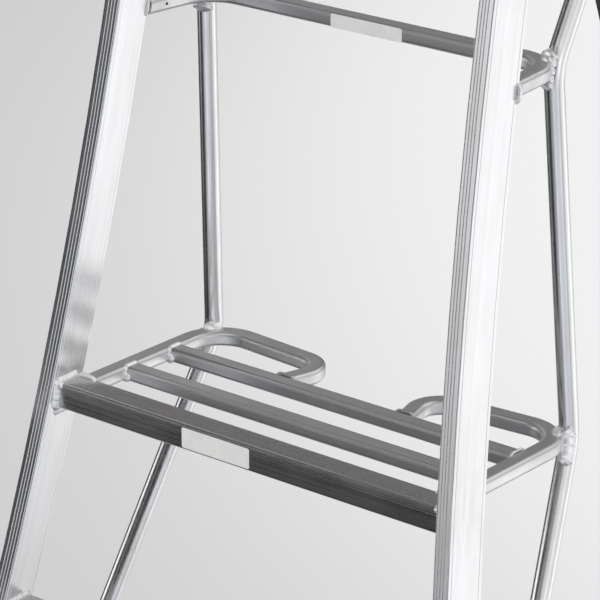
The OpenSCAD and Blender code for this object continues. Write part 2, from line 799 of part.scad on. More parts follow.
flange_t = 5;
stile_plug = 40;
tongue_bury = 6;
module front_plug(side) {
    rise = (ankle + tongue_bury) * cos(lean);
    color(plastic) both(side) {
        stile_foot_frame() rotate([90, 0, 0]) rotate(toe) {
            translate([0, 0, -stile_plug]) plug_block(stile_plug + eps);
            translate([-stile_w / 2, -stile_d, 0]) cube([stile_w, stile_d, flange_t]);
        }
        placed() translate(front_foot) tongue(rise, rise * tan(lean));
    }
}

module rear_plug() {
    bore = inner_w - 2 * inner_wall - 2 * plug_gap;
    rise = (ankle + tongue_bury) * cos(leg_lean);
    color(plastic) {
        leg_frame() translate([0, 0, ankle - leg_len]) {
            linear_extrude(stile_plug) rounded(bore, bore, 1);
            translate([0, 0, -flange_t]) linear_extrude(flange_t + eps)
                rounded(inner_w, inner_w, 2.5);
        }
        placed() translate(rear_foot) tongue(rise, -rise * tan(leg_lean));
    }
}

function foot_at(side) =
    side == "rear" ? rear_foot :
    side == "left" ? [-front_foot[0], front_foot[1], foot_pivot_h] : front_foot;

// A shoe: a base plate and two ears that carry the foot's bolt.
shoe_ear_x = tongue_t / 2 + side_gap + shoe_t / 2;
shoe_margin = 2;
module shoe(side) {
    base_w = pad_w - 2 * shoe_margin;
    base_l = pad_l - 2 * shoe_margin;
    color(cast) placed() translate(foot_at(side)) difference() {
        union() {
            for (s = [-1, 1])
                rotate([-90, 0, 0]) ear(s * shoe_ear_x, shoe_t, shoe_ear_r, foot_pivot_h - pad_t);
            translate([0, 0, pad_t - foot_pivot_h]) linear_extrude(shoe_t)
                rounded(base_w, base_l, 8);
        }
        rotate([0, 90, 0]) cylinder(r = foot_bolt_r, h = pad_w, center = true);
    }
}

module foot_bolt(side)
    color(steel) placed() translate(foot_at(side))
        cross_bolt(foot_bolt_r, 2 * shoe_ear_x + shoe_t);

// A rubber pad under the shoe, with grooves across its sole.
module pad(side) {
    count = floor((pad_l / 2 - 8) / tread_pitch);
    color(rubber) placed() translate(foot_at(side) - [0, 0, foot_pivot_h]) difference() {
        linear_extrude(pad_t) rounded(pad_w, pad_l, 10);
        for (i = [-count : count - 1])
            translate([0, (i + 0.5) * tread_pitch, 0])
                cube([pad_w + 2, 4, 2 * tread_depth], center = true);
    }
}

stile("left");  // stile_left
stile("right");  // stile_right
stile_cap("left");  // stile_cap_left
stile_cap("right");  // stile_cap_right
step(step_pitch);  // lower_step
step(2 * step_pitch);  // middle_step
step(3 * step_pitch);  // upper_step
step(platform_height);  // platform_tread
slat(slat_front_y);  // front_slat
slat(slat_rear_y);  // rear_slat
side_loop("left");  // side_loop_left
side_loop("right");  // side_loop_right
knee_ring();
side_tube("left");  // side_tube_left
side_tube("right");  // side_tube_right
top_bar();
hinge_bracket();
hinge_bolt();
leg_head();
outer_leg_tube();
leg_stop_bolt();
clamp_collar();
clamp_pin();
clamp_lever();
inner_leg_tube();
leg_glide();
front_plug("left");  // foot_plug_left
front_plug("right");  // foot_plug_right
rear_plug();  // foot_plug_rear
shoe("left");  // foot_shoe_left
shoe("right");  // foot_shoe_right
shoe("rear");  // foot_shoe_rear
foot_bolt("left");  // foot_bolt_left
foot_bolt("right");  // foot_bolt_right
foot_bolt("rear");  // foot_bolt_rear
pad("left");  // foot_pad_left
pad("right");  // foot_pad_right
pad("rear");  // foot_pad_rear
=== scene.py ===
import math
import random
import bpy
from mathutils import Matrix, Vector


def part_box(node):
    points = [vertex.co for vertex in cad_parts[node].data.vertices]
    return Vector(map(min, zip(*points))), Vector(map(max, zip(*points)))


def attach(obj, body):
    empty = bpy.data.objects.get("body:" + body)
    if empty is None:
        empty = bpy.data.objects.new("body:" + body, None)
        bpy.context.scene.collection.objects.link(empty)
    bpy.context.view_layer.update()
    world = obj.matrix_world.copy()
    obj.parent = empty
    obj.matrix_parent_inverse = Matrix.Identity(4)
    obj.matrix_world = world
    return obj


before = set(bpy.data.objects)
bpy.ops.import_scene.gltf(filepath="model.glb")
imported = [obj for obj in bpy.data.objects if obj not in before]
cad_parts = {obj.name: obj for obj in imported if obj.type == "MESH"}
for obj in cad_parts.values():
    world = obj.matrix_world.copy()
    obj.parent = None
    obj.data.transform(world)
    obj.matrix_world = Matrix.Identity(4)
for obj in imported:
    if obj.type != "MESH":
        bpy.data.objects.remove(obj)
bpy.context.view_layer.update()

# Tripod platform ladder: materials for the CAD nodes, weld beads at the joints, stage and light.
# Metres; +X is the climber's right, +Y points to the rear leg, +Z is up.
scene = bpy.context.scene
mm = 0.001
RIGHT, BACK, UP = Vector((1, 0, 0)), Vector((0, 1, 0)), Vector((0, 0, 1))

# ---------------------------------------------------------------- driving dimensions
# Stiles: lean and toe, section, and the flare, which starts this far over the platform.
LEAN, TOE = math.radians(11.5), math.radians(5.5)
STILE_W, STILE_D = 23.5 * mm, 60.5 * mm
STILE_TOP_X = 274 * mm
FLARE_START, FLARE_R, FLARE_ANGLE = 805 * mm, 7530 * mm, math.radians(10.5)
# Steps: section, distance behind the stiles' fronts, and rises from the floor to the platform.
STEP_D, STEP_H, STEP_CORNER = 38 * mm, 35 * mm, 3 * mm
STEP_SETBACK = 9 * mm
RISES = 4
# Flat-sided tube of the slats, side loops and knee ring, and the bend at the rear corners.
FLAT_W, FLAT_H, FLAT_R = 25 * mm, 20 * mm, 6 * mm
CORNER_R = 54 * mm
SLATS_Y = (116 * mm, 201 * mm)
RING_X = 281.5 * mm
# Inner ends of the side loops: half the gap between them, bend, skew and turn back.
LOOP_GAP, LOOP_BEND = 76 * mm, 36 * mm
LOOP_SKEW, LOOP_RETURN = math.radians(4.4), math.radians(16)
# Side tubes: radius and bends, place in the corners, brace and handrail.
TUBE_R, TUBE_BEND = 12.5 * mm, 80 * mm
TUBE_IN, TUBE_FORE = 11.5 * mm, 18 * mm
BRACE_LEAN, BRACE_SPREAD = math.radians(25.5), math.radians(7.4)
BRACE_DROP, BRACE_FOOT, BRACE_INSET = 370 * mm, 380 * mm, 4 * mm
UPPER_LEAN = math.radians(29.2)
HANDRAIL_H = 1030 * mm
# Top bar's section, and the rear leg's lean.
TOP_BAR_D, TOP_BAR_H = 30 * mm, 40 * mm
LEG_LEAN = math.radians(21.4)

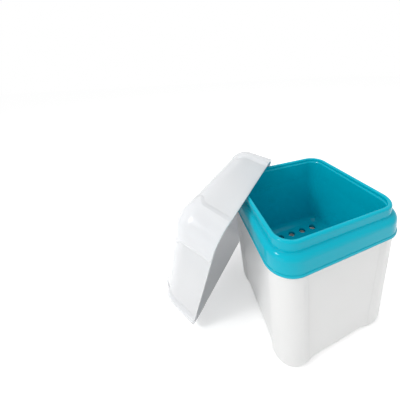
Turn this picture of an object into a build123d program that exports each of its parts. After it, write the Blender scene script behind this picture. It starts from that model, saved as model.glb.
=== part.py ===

- Stated problem
Locate the word "behind" in the entries, and copy every line where it is found.

- Response
# Steps: section, distance behind the stiles' fronts, and rises from the floor to the platform.
Turn this picture of an object into a build123d program that exports each of its parts. After it, write the Blender scene script behind this picture. It starts from that model, saved as model.glb.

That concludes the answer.